Please note that UK certified, notarised or sworn translations of official documents will be acceptable to UK authorities. As a rule, it is best to have a certified translation done in the country for which you need them. However, some employers, government agencies or authorities accept translations from the country in which the documents originated. Please check with the respective authority if they accept a certified German translation from a translator in Britain.
2 Obtaining a quote
1. Provide the translator with a copy of your document
For a precise quote, a translator needs to see the document(s) that you want them to translate. In the UK there is usually no need to send the original document to the translator. However, you will need to send the original to the relevant authorities with your certified translation.
2. Understand your quote
How does a translator arrive at a price for a certified translation in the UK?
Apart from the obvious time needed to carry out a translation, there are many hidden aspects to certified translations. Many of these mean that the translator spends longer on a certified translation than they would on a similar translation which does not need certification. What is more, there are extra costs.
- The necessity for membership of professional bodies and/or exam fees
- 100% accuracy (to transcribe dates, names, numbers etc.) requires extra diligence which requires extra time
- Time-consuming formatting issues
- When documents have features such as stamps and signatures, they are non-machine-readable. This, in turn, makes them more labour intensive (CAT tools not usable)
- The need to provide hard copies to clients and not just sending off an email
- Visit to a notary public for a sworn/notarised translations
- Visit to the post office for special delivery/signed for
On top of these costs, translators may also incur disbursements. These costs paid out on behalf of the client will always be clearly shown in a quote and on the invoice.
3 Agreeing on job specifications
The deadline needs to allow time for the translation, the certification process and the posting time. For a notarised translation, you need to allow time to visit the notary (they may not be available every day).
2 Type of certification needed
You need to specify whether you require a certified, notarised or sworn translation.
3 Additional copies of certified translations
Authorities may not return the certified documents you send to them. You may need more copies of the same in future. Ask your translator to send you more than one copy. This tends to come at a relatively low cost to you.
4 Completing the translation process
Once the translator has translated your document(s), they will email them to you, so you can check that they are correct. (Please be aware that translators have to translate what’s written in the document. They cannot “correct” errors made by registrars.)
Once you ok the proof and the invoice has been paid, the translator will certify the translation in whatever way you agreed upon in advance. Since the start of Covid-19, more and more authorities have been requesting pdf scans of certified translations rather than hard copies. However, strictly speaking, only the hard copies with the original signature are a legal document. You should always keep your hard copies, even if the person who has requested the translation is currently happy with a scan alone. The rules may change again in the future.
3 Who can provide certified translations in the UK?
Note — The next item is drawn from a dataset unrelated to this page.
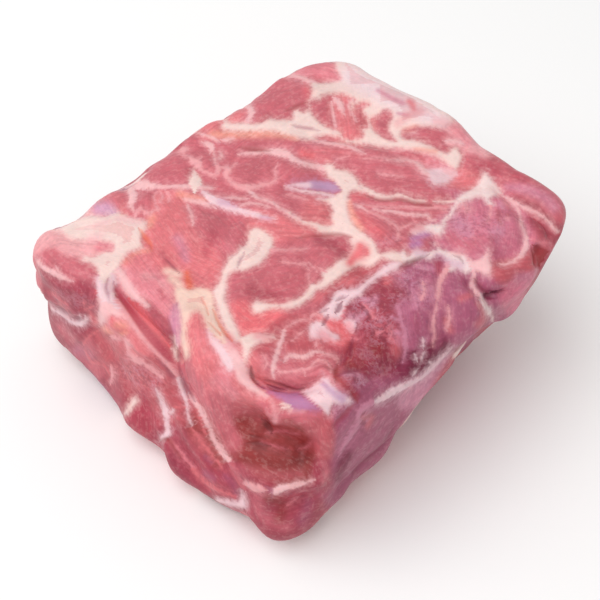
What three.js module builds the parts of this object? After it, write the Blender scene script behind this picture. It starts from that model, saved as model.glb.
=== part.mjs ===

The 2 professional bodies for translators and interpreters in the UK are the Chartered Institute of Linguists (CIoL) https://www.ciol.org.uk/ and the Institute of Translation and Interpreting (ITI) https://www.iti.org.uk/. Both have strict admission criteria, a code of conduct and disciplinary procedures in case of complaints. Full members of these organisations can provide certified translations in the UK.
The Home Office mentions the CIoL and ITI as reputable bodies: https://www.gov.uk/government/publications/foreign-documents
The DPSI (Diploma in Public Service Interpreting) is an interpreting qualification (with some translation elements) (https://www.ciol.org.uk/ciol-diploma-public-service-interpreting-dpsi).
The term “translator” is not protected in the UK, anybody in the UK can go and have a stamp made that says “certified translator” which has no legal standing whatsoever.